The evidence shows that some three or four of the defendants’ creditors, whose claims in the whole amount to 150 dollars, are not named in the deed; and this, it is said, renders the assignment void; but these creditors are not complaining, and, moreover, it was sufficiently proved that their claims were omitted through mistake.

We are of opinion that the trust deed was not fraudulent in law; and whether it was so in fact, was a question for the Court sitting as a jury.

Benjamin P. Miller, the assignee, being on the stand as a witness, the defendants, on his cross-examination, propounded to him this question: “ State whether, so far as you have any knowledge, information, or belief, the foregoing assignment was bona fide or fraudulent; and if fraudulent, what facts are within your knowledge to show it?”

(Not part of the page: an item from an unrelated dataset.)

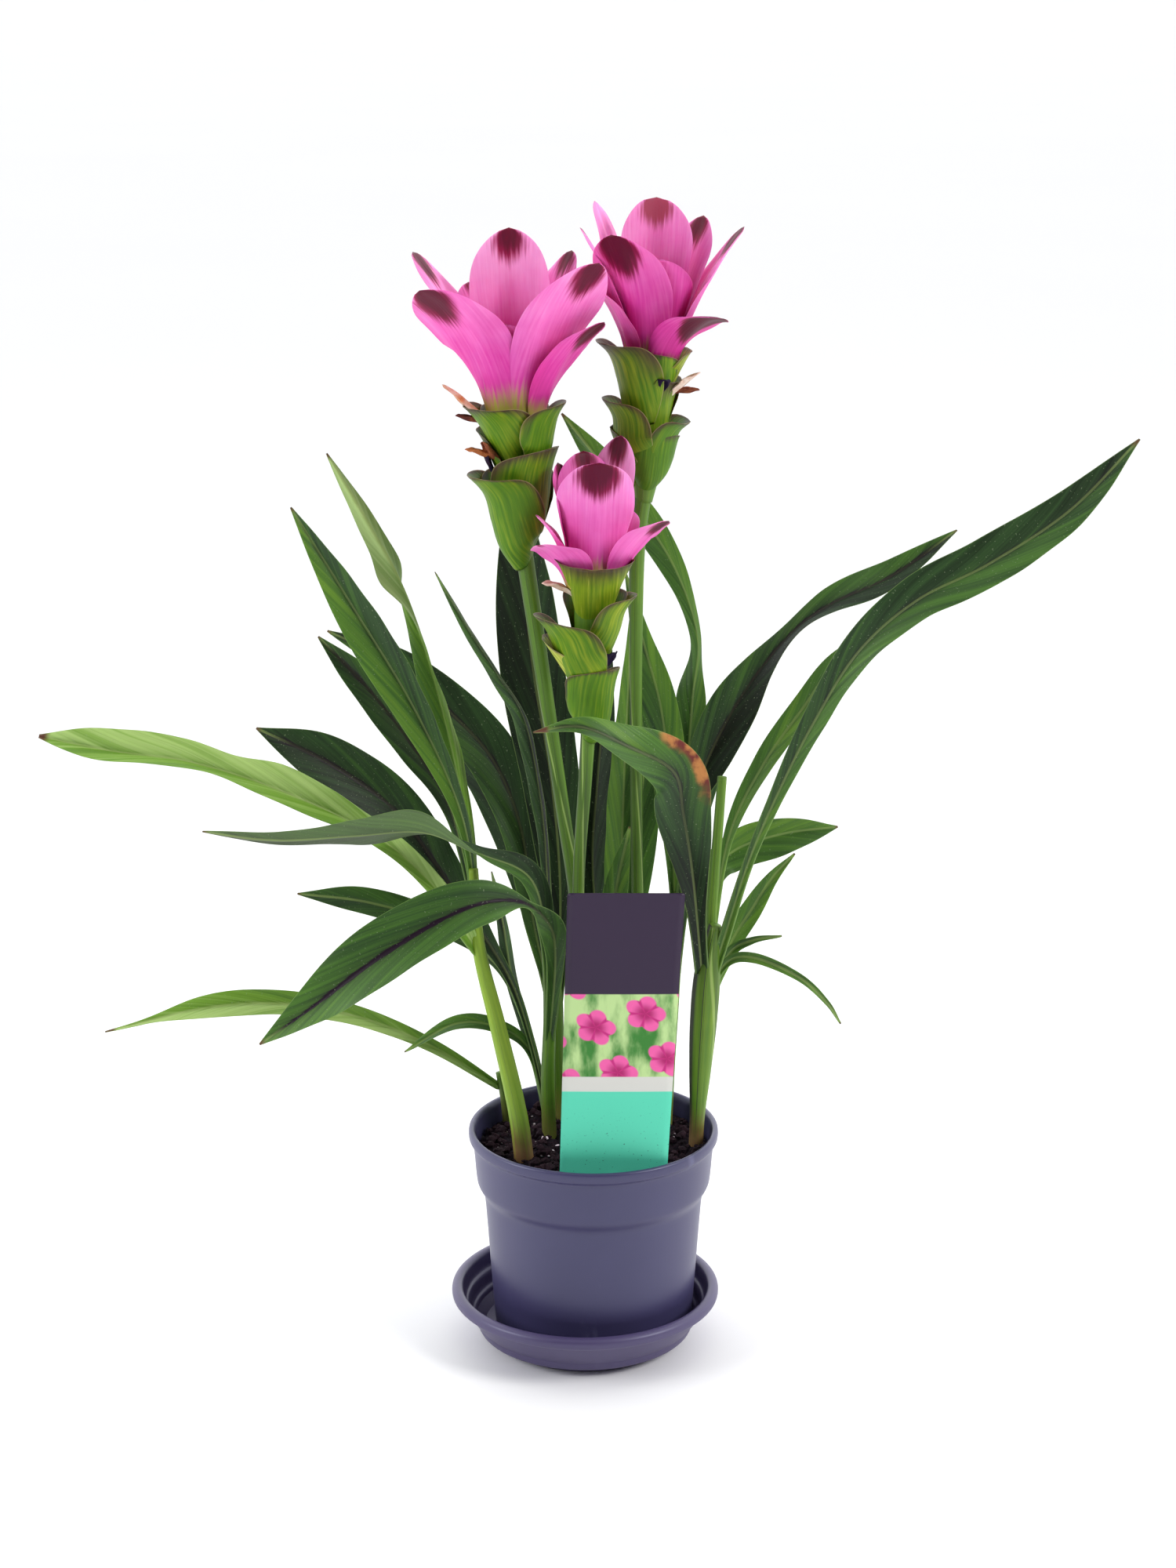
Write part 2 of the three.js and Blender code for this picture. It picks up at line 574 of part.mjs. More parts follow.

Plaintiffs objected to the interrogatory thus propounded, on the ground that an answer to it would tend to contradict the deed; but their objection was overruled, and they excepted.

This exception is not well taken. As we have seen, the deed was legal upon its face, and evidence tending to show that, in point of fact, it was an honest transaction, instead of contradicting it, would be consistent with its legal effect. Similar objections were made to like questions propounded to other witnesses, which were correctly overruled.

All the evidence given in the cause is in the record. We have examined it carefully, and, in our opinion, it furnishes no sufficient proof of the fraudulent intent charged in the affidavit.

Per Curiam.

The judgment is affirmed with costs.